GIVEN EXERCISE: Copy out the complete listing, word for word.

DATA SHOWN:
+ + + + +

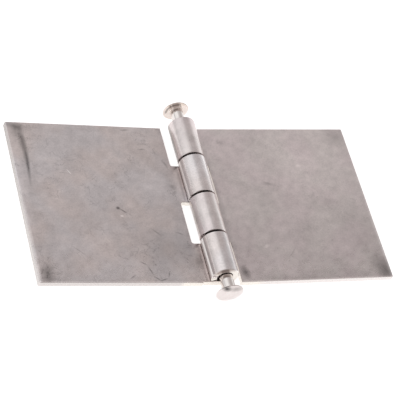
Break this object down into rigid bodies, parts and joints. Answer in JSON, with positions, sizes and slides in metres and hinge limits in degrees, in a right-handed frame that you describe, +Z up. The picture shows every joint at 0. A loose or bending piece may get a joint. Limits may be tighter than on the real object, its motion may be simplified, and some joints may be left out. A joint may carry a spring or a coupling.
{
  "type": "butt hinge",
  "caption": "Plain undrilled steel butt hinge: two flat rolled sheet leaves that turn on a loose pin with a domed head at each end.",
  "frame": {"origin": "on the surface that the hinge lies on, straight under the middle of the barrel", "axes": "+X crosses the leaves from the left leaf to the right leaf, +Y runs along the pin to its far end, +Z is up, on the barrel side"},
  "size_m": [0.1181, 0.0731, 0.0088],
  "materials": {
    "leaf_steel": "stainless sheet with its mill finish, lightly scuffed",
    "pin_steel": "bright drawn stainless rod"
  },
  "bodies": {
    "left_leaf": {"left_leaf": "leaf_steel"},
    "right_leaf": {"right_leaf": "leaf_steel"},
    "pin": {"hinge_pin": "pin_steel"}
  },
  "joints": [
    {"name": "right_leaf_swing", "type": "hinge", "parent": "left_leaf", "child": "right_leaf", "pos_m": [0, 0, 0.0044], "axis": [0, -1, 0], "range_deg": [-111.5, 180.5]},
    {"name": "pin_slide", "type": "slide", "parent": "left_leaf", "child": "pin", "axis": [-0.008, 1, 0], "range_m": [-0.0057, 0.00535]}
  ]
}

+ + + + +

PROBLEM SOLUTION:
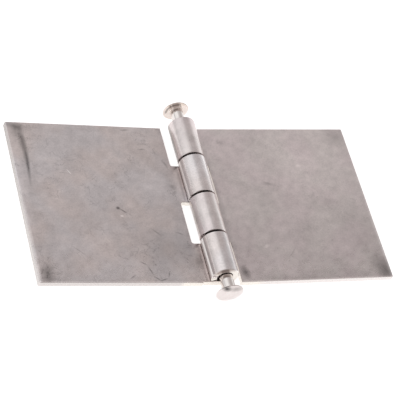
Break this object down into rigid bodies, parts and joints. Answer in JSON, with positions, sizes and slides in metres and hinge limits in degrees, in a right-handed frame that you describe, +Z up. The picture shows every joint at 0. A loose or bending piece may get a joint. Limits may be tighter than on the real object, its motion may be simplified, and some joints may be left out. A joint may carry a spring or a coupling.
{
  "type": "butt hinge",
  "caption": "Plain undrilled steel butt hinge: two flat rolled sheet leaves that turn on a loose pin with a domed head at each end.",
  "frame": {"origin": "on the surface that the hinge lies on, straight under the middle of the barrel", "axes": "+X crosses the leaves from the left leaf to the right leaf, +Y runs along the pin to its far end, +Z is up, on the barrel side"},
  "size_m": [0.1181, 0.0731, 0.0088],
  "materials": {
    "leaf_steel": "stainless sheet with its mill finish, lightly scuffed",
    "pin_steel": "bright drawn stainless rod"
  },
  "bodies": {
    "left_leaf": {"left_leaf": "leaf_steel"},
    "right_leaf": {"right_leaf": "leaf_steel"},
    "pin": {"hinge_pin": "pin_steel"}
  },
  "joints": [
    {"name": "right_leaf_swing", "type": "hinge", "parent": "left_leaf", "child": "right_leaf", "pos_m": [0, 0, 0.0044], "axis": [0, -1, 0], "range_deg": [-111.5, 180.5]},
    {"name": "pin_slide", "type": "slide", "parent": "left_leaf", "child": "pin", "axis": [-0.008, 1, 0], "range_m": [-0.0057, 0.00535]}
  ]
}